— Recorded information —

=======

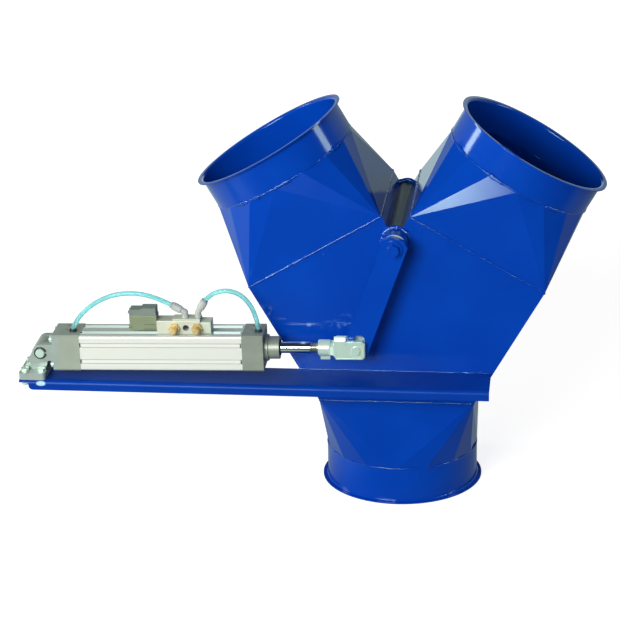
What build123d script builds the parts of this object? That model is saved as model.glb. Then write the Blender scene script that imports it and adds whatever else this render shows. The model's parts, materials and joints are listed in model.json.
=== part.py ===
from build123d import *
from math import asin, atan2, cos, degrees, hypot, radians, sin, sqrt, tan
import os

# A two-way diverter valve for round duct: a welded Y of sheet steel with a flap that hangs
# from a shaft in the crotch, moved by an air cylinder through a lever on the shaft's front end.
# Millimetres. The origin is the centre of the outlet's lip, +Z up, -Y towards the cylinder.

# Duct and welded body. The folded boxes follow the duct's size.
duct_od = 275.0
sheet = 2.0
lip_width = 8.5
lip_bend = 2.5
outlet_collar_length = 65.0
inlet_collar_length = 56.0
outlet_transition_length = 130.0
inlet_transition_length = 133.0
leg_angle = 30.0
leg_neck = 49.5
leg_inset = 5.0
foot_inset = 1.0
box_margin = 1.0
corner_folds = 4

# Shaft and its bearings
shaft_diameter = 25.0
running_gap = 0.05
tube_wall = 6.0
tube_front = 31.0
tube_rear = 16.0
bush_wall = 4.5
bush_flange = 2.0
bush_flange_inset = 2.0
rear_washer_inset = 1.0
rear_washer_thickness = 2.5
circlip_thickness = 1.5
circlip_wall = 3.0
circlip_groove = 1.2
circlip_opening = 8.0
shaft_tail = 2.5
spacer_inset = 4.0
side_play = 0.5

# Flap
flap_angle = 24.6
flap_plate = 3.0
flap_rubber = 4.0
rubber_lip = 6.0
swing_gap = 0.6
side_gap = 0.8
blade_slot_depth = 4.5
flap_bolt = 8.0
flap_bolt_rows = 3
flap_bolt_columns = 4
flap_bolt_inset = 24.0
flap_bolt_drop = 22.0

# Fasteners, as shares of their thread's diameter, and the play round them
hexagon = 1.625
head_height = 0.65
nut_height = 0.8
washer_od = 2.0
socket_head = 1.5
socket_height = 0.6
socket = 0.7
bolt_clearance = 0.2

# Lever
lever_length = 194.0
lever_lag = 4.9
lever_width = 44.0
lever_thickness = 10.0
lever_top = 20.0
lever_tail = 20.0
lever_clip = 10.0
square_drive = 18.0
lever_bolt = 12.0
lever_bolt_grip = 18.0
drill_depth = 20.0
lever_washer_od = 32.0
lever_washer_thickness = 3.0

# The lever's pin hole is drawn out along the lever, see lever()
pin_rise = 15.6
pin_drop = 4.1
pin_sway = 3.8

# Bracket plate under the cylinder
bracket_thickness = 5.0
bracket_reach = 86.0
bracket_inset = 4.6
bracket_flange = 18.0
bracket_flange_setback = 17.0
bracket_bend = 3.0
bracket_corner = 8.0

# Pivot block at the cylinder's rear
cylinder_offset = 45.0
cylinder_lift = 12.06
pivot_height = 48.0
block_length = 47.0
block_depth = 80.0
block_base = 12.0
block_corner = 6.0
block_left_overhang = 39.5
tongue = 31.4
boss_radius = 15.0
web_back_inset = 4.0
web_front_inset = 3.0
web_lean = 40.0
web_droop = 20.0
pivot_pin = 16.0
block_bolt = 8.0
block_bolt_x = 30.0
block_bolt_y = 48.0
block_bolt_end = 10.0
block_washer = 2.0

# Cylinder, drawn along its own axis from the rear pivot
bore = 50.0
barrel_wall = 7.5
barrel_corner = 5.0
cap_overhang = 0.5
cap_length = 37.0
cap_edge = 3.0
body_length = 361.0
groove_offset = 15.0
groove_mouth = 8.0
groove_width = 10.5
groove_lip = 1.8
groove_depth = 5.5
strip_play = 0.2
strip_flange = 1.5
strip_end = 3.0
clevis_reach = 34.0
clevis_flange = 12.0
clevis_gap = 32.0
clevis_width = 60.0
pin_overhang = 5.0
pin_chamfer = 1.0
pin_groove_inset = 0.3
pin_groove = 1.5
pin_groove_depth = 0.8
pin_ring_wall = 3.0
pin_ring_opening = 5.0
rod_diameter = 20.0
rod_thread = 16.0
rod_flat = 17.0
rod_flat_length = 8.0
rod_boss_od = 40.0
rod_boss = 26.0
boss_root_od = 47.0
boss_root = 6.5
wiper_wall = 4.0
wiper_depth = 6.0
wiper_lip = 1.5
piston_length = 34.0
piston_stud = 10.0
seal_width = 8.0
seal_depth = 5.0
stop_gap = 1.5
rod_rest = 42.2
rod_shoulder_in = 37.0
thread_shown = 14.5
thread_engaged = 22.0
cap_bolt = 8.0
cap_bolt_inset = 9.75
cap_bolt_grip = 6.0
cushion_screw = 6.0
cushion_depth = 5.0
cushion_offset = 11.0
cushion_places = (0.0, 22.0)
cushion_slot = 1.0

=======

Please repeat word for word the lines above that run from the beginning through the line containing "lever_washer_thickness = 3.0", keeping both the first and that last line.

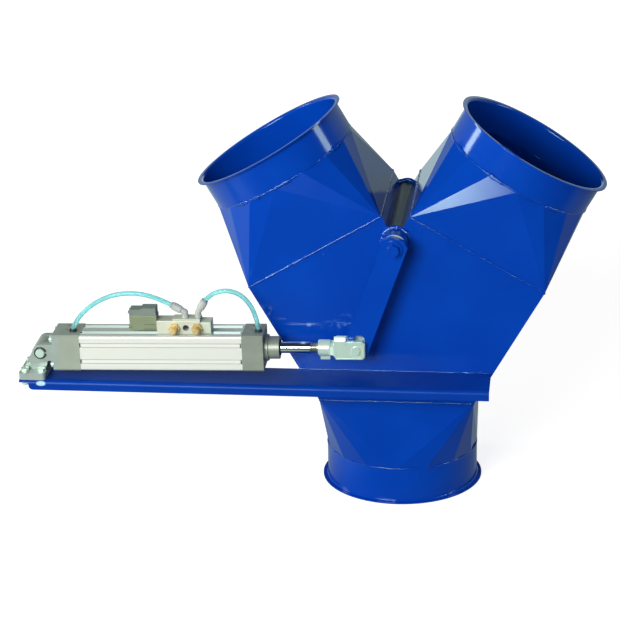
What build123d script builds the parts of this object? That model is saved as model.glb. Then write the Blender scene script that imports it and adds whatever else this render shows. The model's parts, materials and joints are listed in model.json.
=== part.py ===
from build123d import *
from math import asin, atan2, cos, degrees, hypot, radians, sin, sqrt, tan
import os

# A two-way diverter valve for round duct: a welded Y of sheet steel with a flap that hangs
# from a shaft in the crotch, moved by an air cylinder through a lever on the shaft's front end.
# Millimetres. The origin is the centre of the outlet's lip, +Z up, -Y towards the cylinder.

# Duct and welded body. The folded boxes follow the duct's size.
duct_od = 275.0
sheet = 2.0
lip_width = 8.5
lip_bend = 2.5
outlet_collar_length = 65.0
inlet_collar_length = 56.0
outlet_transition_length = 130.0
inlet_transition_length = 133.0
leg_angle = 30.0
leg_neck = 49.5
leg_inset = 5.0
foot_inset = 1.0
box_margin = 1.0
corner_folds = 4

# Shaft and its bearings
shaft_diameter = 25.0
running_gap = 0.05
tube_wall = 6.0
tube_front = 31.0
tube_rear = 16.0
bush_wall = 4.5
bush_flange = 2.0
bush_flange_inset = 2.0
rear_washer_inset = 1.0
rear_washer_thickness = 2.5
circlip_thickness = 1.5
circlip_wall = 3.0
circlip_groove = 1.2
circlip_opening = 8.0
shaft_tail = 2.5
spacer_inset = 4.0
side_play = 0.5

# Flap
flap_angle = 24.6
flap_plate = 3.0
flap_rubber = 4.0
rubber_lip = 6.0
swing_gap = 0.6
side_gap = 0.8
blade_slot_depth = 4.5
flap_bolt = 8.0
flap_bolt_rows = 3
flap_bolt_columns = 4
flap_bolt_inset = 24.0
flap_bolt_drop = 22.0

# Fasteners, as shares of their thread's diameter, and the play round them
hexagon = 1.625
head_height = 0.65
nut_height = 0.8
washer_od = 2.0
socket_head = 1.5
socket_height = 0.6
socket = 0.7
bolt_clearance = 0.2

# Lever
lever_length = 194.0
lever_lag = 4.9
lever_width = 44.0
lever_thickness = 10.0
lever_top = 20.0
lever_tail = 20.0
lever_clip = 10.0
square_drive = 18.0
lever_bolt = 12.0
lever_bolt_grip = 18.0
drill_depth = 20.0
lever_washer_od = 32.0
lever_washer_thickness = 3.0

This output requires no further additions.